The posterior distributions for left governments are unchanged across both priors. Even the effect of civilian labor force size is still discernible from zero in both sets of priors. Only the effect of industrial concentration depends on a prior belief the effect should be there. Ultimately, this lends more support to Wallerstein’s hypothesis than Stephens’ hypothesis.
Conclusion
Table 4 and Table 5 in Western and Jackman (1994) do some sensitivity analyses, which 1) omit the outlier case of Italy, and 2) multiply the variances by 10 to diffuse the priors more. The results of those analyses, which I was partially able to replicate, do show the results are sensitive to diffusing the priors. You can see the code for a reproduction of the same basic findings from Table 5 below.

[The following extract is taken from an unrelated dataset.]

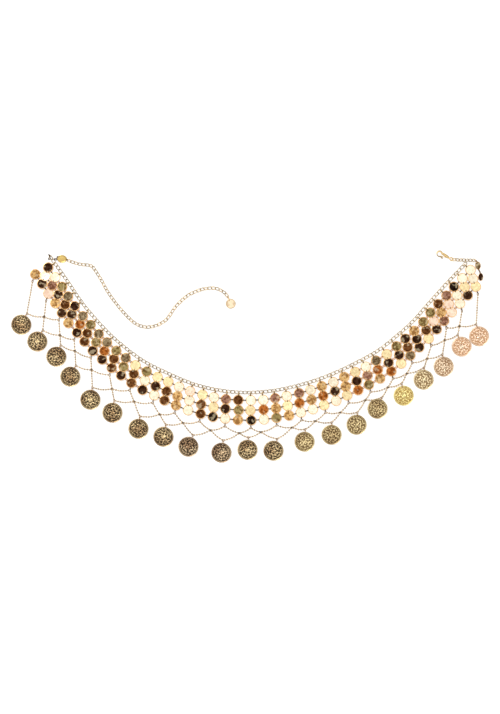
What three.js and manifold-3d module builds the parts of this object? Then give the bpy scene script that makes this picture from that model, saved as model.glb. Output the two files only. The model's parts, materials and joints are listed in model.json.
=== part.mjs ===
// Coin belt laid flat: a waist chain, three rows of linked discs, a net of fine
// chain and a fringe of coins on jump rings, with a tag, an extension chain and
// a lobster clasp at its ends. Millimetres, +Z up, underside on z = 0.
import * as THREE from "three";
import { mergeVertices } from "three/addons/utils/BufferGeometryUtils.js";
import Module from "manifold-3d";

const wasm = await Module();
wasm.setup();

// ---- driving dimensions ----
const GAP = 0.3; // clearance between neighbouring pieces
const COLUMNS = 45, ROWS = 3, COLUMN_PITCH = 15.0, COLUMN_SHIFT = -3.5;
const DISC_R = 6.3, DISC_T = 0.8, LINK_W = 1.8;
const FIRST_COLUMN = [1, 1, 0]; // the two upper rows start one column later
const ROW_1_OFFSET = 10.0, ROW_PITCH_END = 11.2, ROW_PITCH_MID = 12.8;
const DROP_DOWN = 0.6, DROP_OUT = 0.4; // how a column hangs: straight down and square to the waist
const NET_DROP = 9.6, NET_W = 1.0, NET_T = 1.0;
const CHAIN_W = 4.8, CHAIN_T = 1.8;
const EXT_W = 3.0, EXT_T = 1.4;
const COIN_R = 12.4, COIN_T = 1.0, RING_R = 1.9, RING_WIRE = 0.42, RING_Z = 2.35;
const HOLE_R = 0.85, COIN_LIP = 0.2, COIN_REACH = 15.6;
const END_DISC_R = 6.2, END_DISC_T = 0.8, END_DISC = [-24.6, 67.3];
const TAG = [-240.6, 124.7], TAG_RX = 6.2, TAG_RY = 5.0, TAG_T = 1.2;
const CLASP_EYE = [257.3, 124.7], CLASP_TIP = [236.2, 134.0], CLASP_T = 2.6;
const CLASP_CHAIN_START = [287.0, 122.8], GATE_R = 6.6; // the gate's reach from its pin
const END_PAIR = [[291.6, 116.2, 3.6, 5.2], [295.2, 101.6, 3.2, 5.0]]; // centres and half sizes
const SEGMENTS = [[0, 8], [9, 17], [18, 26], [27, 35], [36, 44]];
const NET_CUTS = [4, 8, 13, 17];

// Centre line of the waist chain, left end to right end
const WAIST = [[-256.5, 129.0], [-252.2, 122.8], [-234.6, 97.8], [-213.4, 66.8], [-189.8, 39.2], [-166.4, 16.8],
  [-136.6, -5.6], [-102.4, -22.8], [-68.2, -36.6], [-34.2, -44.0], [-2.2, -46.2], [27.8, -44.0],
  [59.8, -37.6], [93.8, -27.0], [128.0, -12.0], [162.2, 6.5], [187.8, 26.4], [209.0, 45.6],
  [230.4, 70.0], [251.8, 93.6], [272.0, 114.8], [277.2, 120.1]];
// Route of the extension chain inside the curve
const EXTENSION = [[-233.9, 123.2], [-219.8, 118.5], [-203.8, 116.0], [-198.4, 110.6],
  [-189.8, 96.8], [-181.4, 81.8], [-170.6, 66.8], [-157.8, 52.0], [-145.0, 41.2], [-132.2, 37.6],
  [-119.4, 39.8], [-106.6, 47.6], [-96.0, 62.6], [-86.4, 72.6], [-76.8, 79.6], [-64.0, 85.0],
  [-53.4, 87.2], [-42.6, 86.7], [-33.0, 81.8], [-28.2, 75.9]];
// Coin centres, and how far each hangs from straight down, in degrees (+ to the right)
const COINS = [[-292.5, 40.8, -26], [-272.0, 19.3, -25], [-247.7, -0.1, -20], [-229.8, -25.7, -26],
  [-204.2, -55.2, -9], [-176.0, -71.8, -8], [-142.7, -92.3, -6], [-110.7, -102.5, -11],
  [-78.7, -115.3, -21], [-36.5, -123.0, -8], [-3.2, -119.2, -4], [30.1, -120.4, -18],
  [69.8, -108.9, -3], [104.3, -100.0, -1], [136.3, -87.2, -4], [163.2, -66.7, -22],
  [196.5, -50.0, 9], [222.1, -29.6, -3], [247.7, -12.9, 5], [270.7, 12.7, 18], [293.0, 25.9, 13]];

// ---- plane geometry helpers ----
const add = (a, b, k = 1) => [a[0] + b[0] * k, a[1] + b[1] * k];
const sub = (a, b) => [a[0] - b[0], a[1] - b[1]];
const len = (a) => Math.hypot(a[0], a[1]);
const unit = (a) => [a[0] / len(a), a[1] / len(a)];
const side = (a) => [-a[1], a[0]];

// A smooth line through points, measured by arc length
function smoothLine(points, steps = 24) {
  const curve = new THREE.CatmullRomCurve3(
    points.map(([x, y]) => new THREE.Vector3(x, y, 0)), false, "catmullrom", 0.5);
  const n = (points.length - 1) * steps;
  const dense = [];
  for (let i = 0; i <= n; i++) {
    const p = curve.getPoint(i / n);
    dense.push([p.x, p.y]);
  }
  const acc = [0];
  for (let i = 1; i <= n; i++) acc.push(acc[i - 1] + len(sub(dense[i], dense[i - 1])));
  const at = (s) => {
    let i = 0;
    while (i < n - 1 && acc[i + 1] < s) i++;
    const t = (s - acc[i]) / (acc[i + 1] - acc[i]);
    const d = sub(dense[i + 1], dense[i]);
    return { p: add(dense[i], d, t), t: unit(d) };
  };
  return { length: acc[n], at };
}

// ---- solid helpers ----
function toSolid(geometry) {
  const g = geometry.index ? geometry.toNonIndexed() : geometry;
  g.deleteAttribute("normal");
  g.deleteAttribute("uv");
  const m = mergeVertices(g, 1e-4);
  return new wasm.Manifold(new wasm.Mesh({
    numProp: 3,
    vertProperties: new Float32Array(m.attributes.position.array),
    triVerts: new Uint32Array(m.index.array),
  }));
}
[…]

# The sensitivity analyses are:
# 1) keep the informative priors, but exclude Italy
# 2) multiply the variances by 10, and exclude Italy.
# Notice: variances. Take sd to power 2, then multiply by 10, then sqrt()
wall_priors_diffuse <- c(set_prior("normal(3, sqrt(3*10))", class = "b", coef= "left"),
set_prior("normal(-5, sqrt(5*10))", class = "b", coef="size"),
set_prior("normal(0,10^6)", class="b", coef="concen"),
set_prior("normal(0,10^6)", class="Intercept"))
stephens_priors_diffuse <- c(set_prior("normal(3, sqrt(3*10))", class = "b", coef= "left"),
set_prior("normal(0,10^6)", class = "b", coef="size"),
set_prior("normal(10,sqrt(10*10))", class="b", coef="concen"),
set_prior("normal(0,10^6)", class="Intercept"))
B3 <- brm(union ~ left + size + concen,
data = subset(uniondensity, country != "Italy"),
prior=wall_priors,
family="gaussian")
B4 <- brm(union ~ left + size + concen,
data = subset(uniondensity, country != "Italy"),
prior=wall_priors_diffuse,
family="gaussian")
B5 <- brm(union ~ left + size + concen,
data = subset(uniondensity, country != "Italy"),
prior=stephens_priors,
family="gaussian")
B6 <- brm(union ~ left + size + concen,
data = subset(uniondensity, country != "Italy"),
prior=stephens_priors_diffuse,
family="gaussian")
The point estimates differ a little but the same basic story emerges that emhasize the effect of diffuse priors on low-n statistical analysis even if the implications appear greater for Stephens’ hypothesis. Indeed, omitting Italy and using Stephens’ priors produces stronger evidence for the effect of civilian labor force size than Wallerstein’s prior when Italy is omitted. Generally, sensitivity analyses highlight the importance of priors when data are weak.
tidy(B3) %>% mutate(model = "Informative, Italy Omitted", category = "Wallerstein's Priors") %>%
bind_rows(., tidy(B5) %>% mutate(model = "Informative, Italy Omitted",
category = "Stephens' Priors")) %>%
bind_rows(., tidy(B4) %>% mutate(model = "Diffuse, Italy Omitted",
category = "Wallerstein's Priors")) %>%
bind_rows(., tidy(B6) %>% mutate(model = "Diffuse, Italy Omitted",
category = "Stephens' Priors")) %>%
tbl_df() %>%
filter(term %in% c("b_left", "b_size","b_concen", "b_Intercept")) %>%
mutate(term = forcats::fct_recode(term,
"Intercept" = "b_Intercept",
"Left Government" = "b_left",
"Labor Force Size (logged)" = "b_size",
"Industrial Concentration" = "b_concen",
)) %>%
mutate(term = forcats::fct_relevel(term,
"Intercept",
"Left Government",
"Labor Force Size (logged)")) %>%
ggplot(.,aes(category, estimate, ymin=lower, ymax=upper, color=model, shape=model)) +
theme_steve_web() +
post_bg() +
scale_colour_brewer(palette = "Set1") +
geom_pointrange(position = position_dodge(width = .5)) + coord_flip() +
facet_wrap(~term, scales="free_x", ncol=4) + geom_hline(yintercept = 0, linetype="dashed") +
labs(color="Model",
shape = "Model",
x = "",
y = "Mean Estimate (with 90% Intervals)",
title = "A Reproduction of the Sensitivity Analyses from Table 5 in Western and Jackman (1994)",
subtitle = "The results differ a little bit in the point estimates, but still communicate the same basic findings from Western and Jackman.")
Still, this post is a love letter of sorts to the Western and Jackman (1994) article and to the brms
package for doing Bayesian statistical modeling with the Stan programming language. The article appears on every quantitative methods syllabus of mine and brms
is an incredibly useful tool for getting standard R users to do more Bayesian modeling. You can use the latter to replicate the statistical analyses in the former, which might help the learning experience for students trying to unpack Western and Jackman’s research design.